La generosità dei sardi, di Andrea Mereu
I funerali sono i luoghi di ritrovo nei piccoli paesi. I funerali nei dì di festa sono ritrovi ove spesso capitano adunate fra persone emigrate lontane nel mondo e confluite per ritrovarsi con le famiglie. E dai confronti nascono presupposti che conducono a pensieri più remoti.
I miei giorni festivi sono stati alquanto movimentati. Bimba ricoverata d’urgenza. La discesa tempestiva all’ospedale Brotzu. I viaggi dentro la Sardegna. I disagi, la paura. Per fortuna a lieto fine.
Ai miei compagni ho raccontato il decoro di esperienze che ricorderò tutta la vita. La Sardegna è una terra di eccellenze umane, rare come i nostri nuraghes inconfondibili.
Vivo a Londra, ho a che fare quotidianamente per lavoro con culture provenienti da tutto il mondo. La nostra generosità spartana ha una qualità nostrana davvero unica per quantità. Praticamente illimitata. Improvvisa, tempestiva, talvolta esagerata.
La disponibilità delle persone è perfino commovente. Spesso, presi dalle combutte del tempo quotidiano che ci isolano e rinchiudono, trascuriamo l’importanza di un aiuto, gratuito e spontaneo, proveniente dall’innata generosità che ci distingue.
Ho avuto l’impressione di un’auto con il motore da formula uno e la carrozzeria scassata che si muove fra strade tortuose perlopiù dissestate. Abbiamo l’anima divina e la veste logorata.
Questa dualità impattante non ha davvero eguali nel mondo che io tasto ogni giorno lavorando all’interno di una compagnia ebraica. Voi suggeritemi qualche orpello culturale in cui siamo carenti e io, non altrimenti, ribatterò apponendovi altre qualità esaltanti spesso trascurate.
Ho ricevuto cento mani di aiuto. Qualcuna decisiva. Ora, provenendo da una cultura – quella inglese- che fa del merito una cattedrale, avere a che fare con la conoscenza che apre la porta è sempre una scorta abbastanza illiceale.
Però ho imparato ad adottare un altro metro. E mi sono detto che conoscere è aiutare e l’aiuto detiene il principio del perpetuo ritorno. Tutti aiutiamo tutti, sempre. È una legge non scritta di virtù adamantina. È per tale ragione che certe crisi con picchi improvvisi che paiono abbattere il morale, ci attraversano quasi senza lasciare traccia. Perché noi possediamo una forza tellurica che la poesia definisce balentìa e invece ci rammenta il mito di Sansone.

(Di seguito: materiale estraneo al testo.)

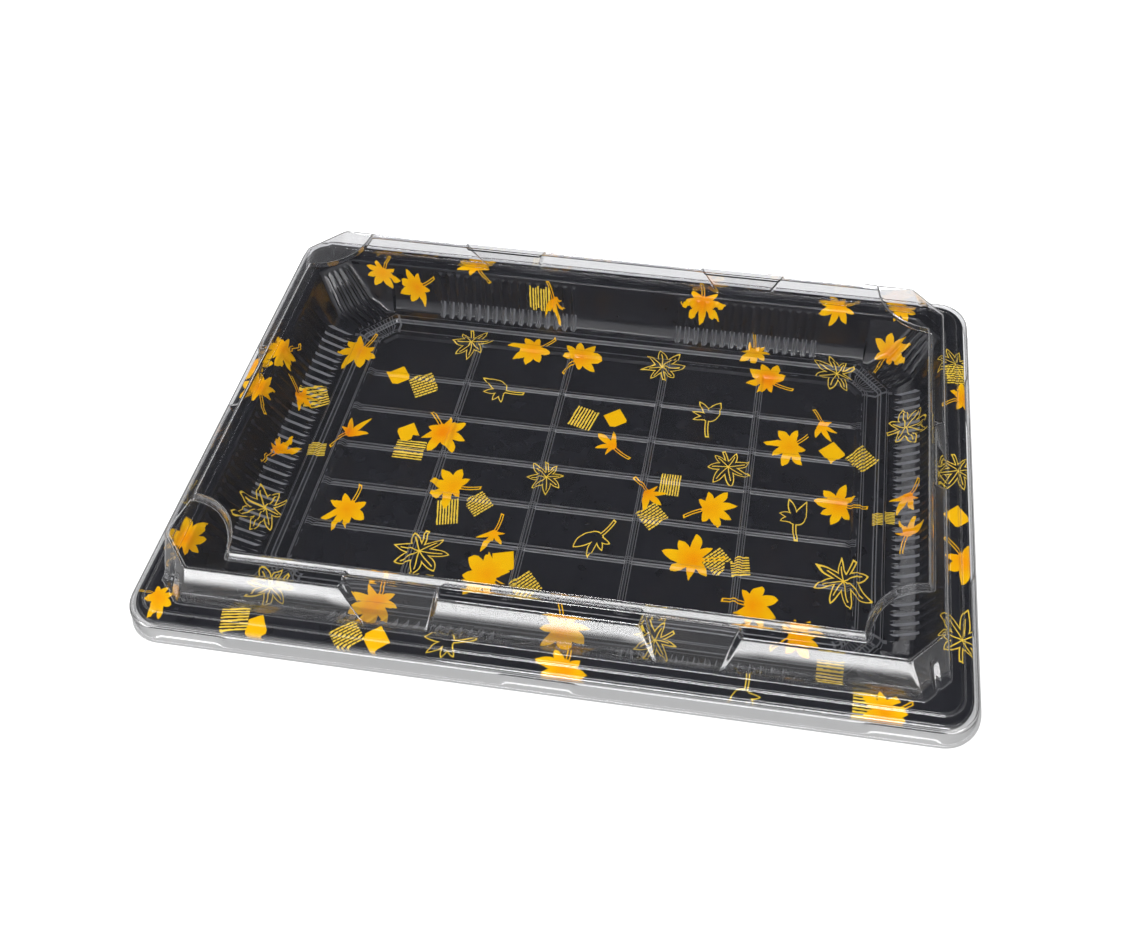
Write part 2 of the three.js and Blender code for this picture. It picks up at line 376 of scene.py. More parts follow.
def ring_levels():
    """Levels from the inner ring's top, where the floor's grid ends, over the outer ring."""
    start = (GRID_EDGE[0] + 0.4, GRID_EDGE[1] + 0.4, GRID_CUT + 0.2, FLOOR_Z + RING_HEIGHT)
    hx, hy, cut = OUTER_RING
    between = (hx - 1.5, hy - 1.5)
    beyond = (hx + 7.0, hy + 5.9, cut + 2.8, FLOOR_Z)
    inner = [start] + ring_profile(INNER_RING)[2:] + [(*between, cut - 1.0, FLOOR_Z)]
    outer = [(*between, cut - 0.7, FLOOR_Z)] + ring_profile(OUTER_RING) + [beyond]
    soft_edge = 0.35
    inner_levels = rounded_profile(inner, (0, soft_edge, soft_edge, 0))[:-1]
    return inner_levels + rounded_profile(outer, (0, *[soft_edge] * 4, 0))[:-1]


def tray_wall(rib, corner):
    """Levels from the floor's edge to the bead, (x, y, cut, z) each. rib and corner are 0 or 1."""
    inset = 2.6 * corner
    toe = 2.4 * rib
    lift = 1.15 * rib
    proud = 0.9 * rib
    upper_inset = inset * 0.6
    lower_turn, upper_turn = WALL_SLOPE * 2.6 + proud, WALL_SLOPE * 1.9
    points = [
        (149.0, 90.7, 16.2, FLOOR_Z),
        (153.2 - inset - toe, 94.0 - inset - toe, 15.5 - 0.6 * corner, FLOOR_Z),
        (162.0 - 0.5 * rib - inset, 98.0 - 0.5 * rib - inset, 16.0 - 0.6 * corner, LEDGE_Z + lift),
        (165.2 - proud - upper_inset, 101.2 - proud - upper_inset, 14.3, LEDGE_Z + 8.0),
        (RIM_X - lower_turn, RIM_Y - lower_turn, 12.5, UNDERCUT_Z - 0.6 * rib),
        (RIM_X - upper_turn, RIM_Y - upper_turn, 12.4, UNDERCUT_Z + 0.7),
        (RIM_X, RIM_Y, 12.0, RIM_Z),
    ]
    return rounded_profile(points, (0, 1.0, 1.1, 0, 0.5, 0.5, 0))


def flange_profile():
    """From the rim over the flange and its small step, down the bead."""
    points = [
        (RIM_X - 0.5, RIM_Y - 0.5, 12.2, RIM_Z - 1.2),
        (RIM_X, RIM_Y, 12.0, RIM_Z),
        (176.3, 111.8, 9.2, RIM_Z),
        (176.9, 112.4, 9.4, RIM_Z - 0.8),
        (180.9, 116.4, 13.0, RIM_Z - 0.8),
        (181.8, 117.3, 13.6, RIM_Z - 1.9),
        (181.8, 117.3, 13.6, RIM_Z - 5.4),
    ]
    return rounded_profile(points, (0, 0.9, 0.35, 0.35, 0.8, 0.8, 0))[1:]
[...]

Un caro amico scrittore, Eliano Cau, scrisse un bel libro di racconti sulle balentìas. E il balente, il valente, era l’uomo che deteneva l’arte oscura della giustizia umana contro chi usava la giustizia per imperversare sui derelitti. Ditemi quale impeto morale usare per combattere le nefandezze, e io vi risponderò: il metro de s’omine de gambale.
Volevo inoltre rammentarvi i luoghi. Gli scorci, i paesaggi, i paesi. Usando anche la retorica. Le discese in Campidano hanno un andamento poetico dal ritmo metrico coincidente coi chilometri di strada. Tutto dirada, spiana e confluisce entro l’orizzonte sormontato dal cielo di un azzurro senza paragoni altrove. A un certo punto, trovandomi ad aspettare il passaggio del treno alla meravigliosa stazione di Pabillonis immersa nei verdissimi campi coltivati, ho avuto un sussulto di commozione.
Certo che ho il rammarico. Partirò con il magone. Mercoledì scorso, seduto al bar di un amico sorgonese in Piazza Yenne, ho sorseggiato un vino eccellente confabulando con turisti inglesi ammaliati dall’atmosfera. «È tutto così soave» mi ha detto un musicista lirico. «Sembra di stare su un’isola lontana dal mondo» ha ribadito una gallerista d’arte. Nessuno ha detto «ci vedremo a Londra».
Un saluto educato, gentile, freddo. Per nulla empatico. Ecco l’editto dell’uomo moderno ignavo e schiavo delle mode. Passare senza lasciare tracce nel cuore della gente.
Chiunque conosca un sardo ne parlerà come un testardo dalla generosità impagabile. Uscite, datevi agli amici. Ai conoscenti. Coltivate la natura umana. L’uomo che conosce ha tutte le porte aperte. E la vita si misura da quanti si dispongono ad aprirci e accoglierci con un abbraccio.
Viva i sardi. Quelli testardi. Che dicono eja e sollevano la testa. Perché il bene resta e il resto è crastula.